The portrait of the Tarahumara, while respectful in intent, has been criticized for romanticizing an indigenous people. McDougall treats them as living proof of humanity’s running potential, which can veer toward the “noble savage” trope. The complexity of their actual lives, including the economic pressures, health challenges, and cultural changes they face, receives less attention than their running abilities.

The book’s journalism has been questioned in specific instances. Some of the dialogue and scenes are reconstructed in ways that stretch the conventions of narrative nonfiction, and the degree to which McDougall shaped events (particularly the climactic race) raises questions about where reporting ends and storytelling begins.

The Joy Underneath the Arguments

Strip away the debatable science and the somewhat romanticized anthropology, and Born to Run still works because of the feeling it creates. McDougall captures something genuine about the experience of running that transcends his specific claims: the idea that movement can be joyful, that the body is capable of far more than modern sedentary life suggests, and that there’s something primal and satisfying about covering ground on foot.

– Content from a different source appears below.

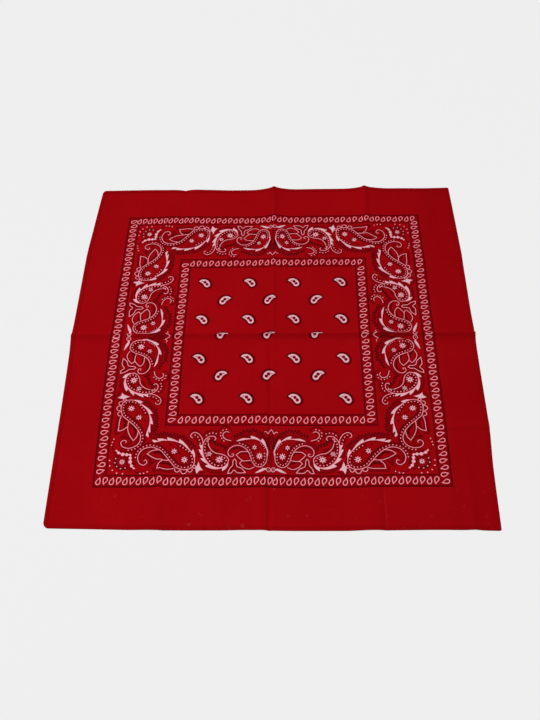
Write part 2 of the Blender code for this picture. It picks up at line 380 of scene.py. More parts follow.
def paisley_b():
    whole = np.vstack([through(B_OUTER)[16:], through(B_INNER)[1:6]])
    p = shadow([(113, 72.5), (119, 76), (126, 72.5), (130, 67), (132, 69.5), (136, 73.6), (143, 75),
                (149, 72)])
    p += shadow([(128, 62), (127, 52), (126.2, 45), (127.4, 38)], 3.4)
    p += shadow([(132, 34), (136, 25.5), (142, 20.4), (152, 18.8), (161, 20)], 3.6)
    p += feather([(162, 30.5), (158, 26.4), (150, 25.4), (142.5, 28.6), (136.8, 34.5), (133.3, 41),
                  (131.7, 47), (131.2, 53), (131.6, 58)],
                 (0.15, 0.46, 0.64, 0.84, 0.95), 1.1, 4.2, side=1, ends=(0.9, 0.3))
    p += line(B_OUTER) + line(B_INNER, ends=(0.45, 1.4))
    p += beads(beside(whole, 2.8), 4.1, first=2)
    inside = beside(whole, 5.2)[1:-1:3]
    p += shadow(inside) + dark(inside[2:], 0.8)
    p += shadow([(137, 60), (140, 53), (146, 49.4), (152, 48)])
    p += line([(131.5, 59), (130, 65), (125.5, 71), (120, 73.3), (115.6, 71.3), (115, 67.6), (118, 66)],
              ends=(1, 0.45))
    p += beads([(120.5, 69.6), (124.4, 66.8), (126.8, 62.4), (128, 58)], 4.6)
    p += beads([(135.3, 69.4), (139, 71.8), (143, 72.4), (147.4, 71)], 4.1)
    p += flower((151.8, 35.8), 4.4) + flower((139.6, 43.8), 3.3, 6)
    p += dark([(144.8, 43), (147.4, 40.6)], 1.8)
    p += line([(162.5, 72), (159, 73.5), (155.4, 71.5), (154.8, 67.5), (158, 63.2), (165, 60.6)],
              ends=(0.45, 1.1))
    p += beads([(158.5, 76.4), (154.2, 75.3), (152, 72), (152, 67.6), (153.8, 63.8), (156.2, 60.8)], 4.1)
    p += dark([(149, 66), (148.8, 73), (153, 79), (159, 80), (164.5, 76.5), (165.5, 72)])
    p += zigzag([(103, 67.8), (108, 65.2), (112, 61.4), (117, 57), (123, 53)])
    p += zigzag([(141, 62), (147, 58.4), (152, 54.2), (159, 53)], 3.8, 5.4)
    return p


def tulips():
    p = shadow([(122.6, 30), (121.6, 23), (123, 18.4), (127.5, 16.5), (131, 18.5), (136, 20)], 3.6)
    p += shadow([(130.5, 33), (131.5, 28.5), (134.5, 25)], 2.4)
    p += patch([(127.2, 33.6), (125.4, 28.8), (123.6, 25.4), (124.4, 21), (125.8, 17.6), (127.3, 20.8),
                (129.4, 22.4), (133.2, 22.6), (130.2, 26), (128.6, 29.2)])
    p += line([(170.2, 36.2), (168.2, 33.2), (168, 28.2), (164.4, 23.4), (162, 17.2)], ends=(1, 1))
    p += line([(162, 17.2), (166, 17.4), (169.8, 21.2), (174.4, 17.8), (184.2, 17.6)], ends=(1, 1))
    p += line([(184.2, 17.6), (179.2, 23.4), (173.6, 25.8), (172.2, 29.6), (172.2, 33.4), (170.2, 36.2)],
              ends=(1, 1))
    p += dark([(170.2, 33), (170.2, 27.5), (167.6, 23.4), (164.8, 19.6)], 1.1)
    p += dark([(172, 24), (176.4, 20.8), (180.6, 19)], 1.1)
    p += shadow([(165.2, 33), (164.4, 28.6), (160, 22.5), (159, 17)], 2.6)
    return p


C_TAIL = [(166, 42.2), (168.4, 43), (168.6, 40.4), (165.6, 39.2), (162.4, 41.4), (161.6, 45.8),
          (163.2, 49.6), (167.4, 53), (173.6, 54.2), (180.6, 51.8), (186.2, 46.2), (189.8, 38.6),
          (192, 32.4)]
C_HEAD = [(192, 32.4), (195.4, 27.6), (201, 25), (207, 26.6), (211, 31.6), (212.2, 38.2), (211.4, 44)]


def paisley_c():
    whole = np.vstack([through(C_TAIL)[16:], through(C_HEAD)[1:]])
    p = shadow([(159.5, 45), (160.5, 52.5), (165, 57.4), (172, 59.4)])
    inside = beside(whole, 5.2)[4:-1:3]
    p += shadow(inside, 3.4) + dark(inside[5:], 0.8)
    p += shadow([(165.5, 47), (170, 50.4), (176, 50.4), (182, 46)], 3)
    p += dark([(167, 49), (172, 50.8), (178, 49.2)], 1.2)
    p += dark([(178.4, 43.4), (184, 43.8), (188.4, 40.8)], 2.2)
    p += dark([(183, 31.2), (189, 30.2), (193, 28.4)], 2.2)
    p += shadow([(178, 66.6), (190, 68), (201, 66.4), (208, 60), (213, 51)], 3)
    p += leaf((172, 41.4), [(176.6, 45), (187, 45.4)], [(176, 36.8), (181, 33.2), (190.6, 33.8)])
    p += leaf((176.4, 29.8), [(178.2, 32.2), (181, 33.2)], [(181.6, 24.6), (188.4, 22.2), (195.6, 25.2)])
    p += line(C_TAIL) + line(C_HEAD)
    p += beads(beside(whole, 2.9)[23:], 4)
    p += beads(through([(208.6, 50), (205.6, 54.6), (201.6, 58)]), 3, 0.6)
    p += feather([(212.2, 39), (212, 46), (208.6, 53.2), (203, 59.2), (195, 62.4), (186, 62),
                  (171.5, 59.4)], (0.40, 0.65, 1), 0.9, 3.9, ends=(0.6, 0.05), fade=6)
    p += flower((202, 39.4), 4.3) + flower((195, 51.2), 3.3, 6, turned=30)
    p += dark([(198.8, 49.4), (201.4, 47.6)], 1.8) + dark([(188, 58), (192.5, 57)], 1.5)
    p += zigzag([(168.5, 64.6), (174, 68.4), (181, 72.6), (190, 73.8), (198, 73.2), (204, 70), (208, 64.4)])
    p += zigzag([(209.6, 64), (212, 56), (214.5, 49)], 3.2, 2.6)
    return p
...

The book tapped into a cultural moment when people were questioning the fitness industry’s emphasis on technology and expensive gear. Its message that less might be more, that the human body doesn’t need to be corrected and cushioned and supported, resonated far beyond running.

Should You Read Born to Run?

If you run or have ever thought about running, this book will either validate your love of the sport or make you want to start. If you enjoy adventure narratives with colorful characters and big ideas, it delivers on all fronts. Read it as inspiration and entertainment rather than as a scientific text, and take the biomechanics claims as one perspective rather than settled fact. Those who want rigorous sports science will need to supplement with more current research. But as a book that makes running feel like the most natural and exciting thing a person can do, it’s nearly unmatched.

The Verdict on Born to Run

Born to Run remains one of the most influential and entertaining books about running ever written. McDougall’s storytelling is superb, his characters are unforgettable, and his enthusiasm is wildly contagious. The scientific claims that once felt revolutionary now require asterisks, and the idealization of the Tarahumara deserves more critical examination than the book provides. But as a narrative that changed how millions of people think about their bodies and the act of running, its impact is undeniable. It’s a book that oversells its thesis but undersells its real gift, which is making you believe that your next run could be the best thing you do all day.